Homeowners can do a lot of prevention without the need for electrical training. Easiest to detect are overloaded power outlets. If there are several multiplier plugs drawing current from one outlet, they could be putting too much load on it. A standard household outlet handles 15 amps. Generally speaking, that’s the “strength” of the current flowing. Appliances and light fixtures are rated in watts, the “amount” of power they consume.

Without formulas and instrumentation, here’s a good rule of thumb measure: Add up all the watts of the items that are plugged into an outlet. Don’t treat its two receptacles separately; they feed off the same wire. Then divide it by 100. If it adds up to more than 15, you’re overloading the outlet. For example, a space heater consumes 1,500 watts at full power. Physics teachers will argue that it doesn’t quite run 15 amps, but we’re trying to leave some safety margin here: 1,500 divided by 100 is 15, so that space heater shouldn’t share the outlet with anything else.

Computers, lights, etc. have their wattage listed on a little plate.
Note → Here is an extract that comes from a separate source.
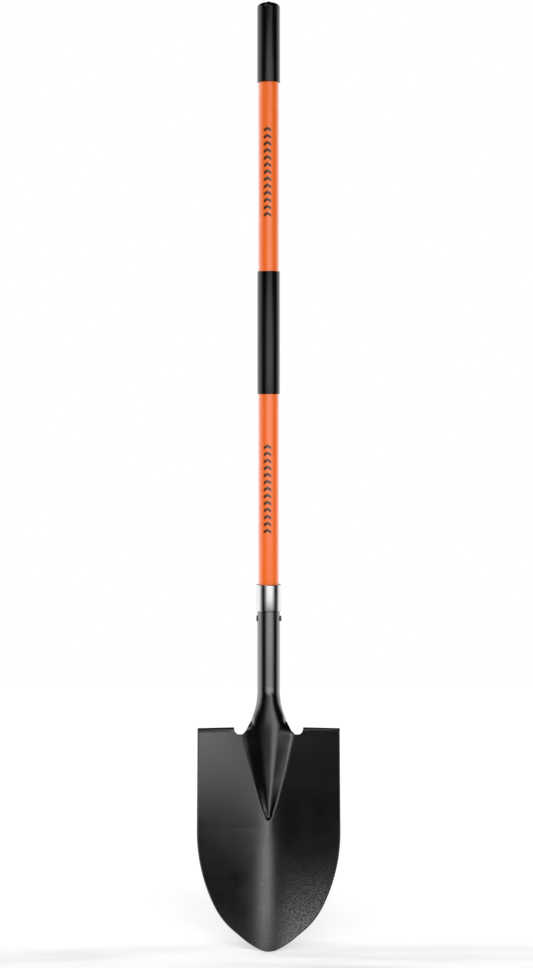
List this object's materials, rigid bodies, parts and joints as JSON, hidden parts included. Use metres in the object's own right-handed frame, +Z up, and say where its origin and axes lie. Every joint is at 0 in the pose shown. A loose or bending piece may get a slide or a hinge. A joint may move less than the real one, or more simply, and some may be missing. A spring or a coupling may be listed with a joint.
{
  "type": "round point shovel",
  "caption": "Long-handled digging shovel with a dished round point blade, turned steps, rolled socket, steel ferrule, tubular handle and two slip-on grips.",
  "frame": {"origin": "on the ground plane at the point of the blade, below the middle of the overall box; the handle axis is the upright line x = 0, y = 52.6 mm", "axes": "+Z up along the handle, +X to the right and -Y towards whoever faces the hollow front of the blade"},
  "size_m": [0.2216, 0.144, 1.4525],
  "materials": {
    "head_coat": "black textured powder coat",
    "ferrule_steel": "bright zinc plate",
    "tube_glass_fibre": "glossy orange glass fibre",
    "insert_wood": "plain hardwood",
    "rivet_coat": "coated with the head",
    "grip_vinyl": "satin black sleeve",
    "cap_vinyl": "satin black cap",
    "plug_plastic": "moulded"
  },
  "bodies": {
    "root": {"shovel_head": "head_coat", "socket_ferrule": "ferrule_steel", "handle_tube": "tube_glass_fibre", "handle_insert": "insert_wood", "handle_rivet": "rivet_coat", "mid_grip": "grip_vinyl", "end_cap_grip": "cap_vinyl", "tube_end_plug": "plug_plastic"}
  },
  "joints": []
}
If only amps are shown, just use that figure for our rough estimate here. Several lamps, plugged in together with a refrigerator and maybe a heating strip to keep pipes from freezing, could overload the outlet and cause a meltdown. This often happens gradually, going unnoticed until the box in the wall is on fire.

To see if an outlet has been overloaded, inspect the slot on the left (the taller one). That’s the neutral. Burn marks or worse, melted plastic, indicates overloading. The outlet needs to be replaced and used with a lighter load in the future.

If you find some adapter in there, compensating for the lack of a round hole below the slots, the outlet isn’t grounded. That type has been prohibited by code for many years, and a licensed electrician needs to inspect the house system as soon as possible.

Another easy test is to click the “test” button on outlets that have one. These so-called Ground Fault Circuit Interruptors are found in modern kitchens, bathrooms and garages. If no loud click is heard, the GFCI outlet may be faulty.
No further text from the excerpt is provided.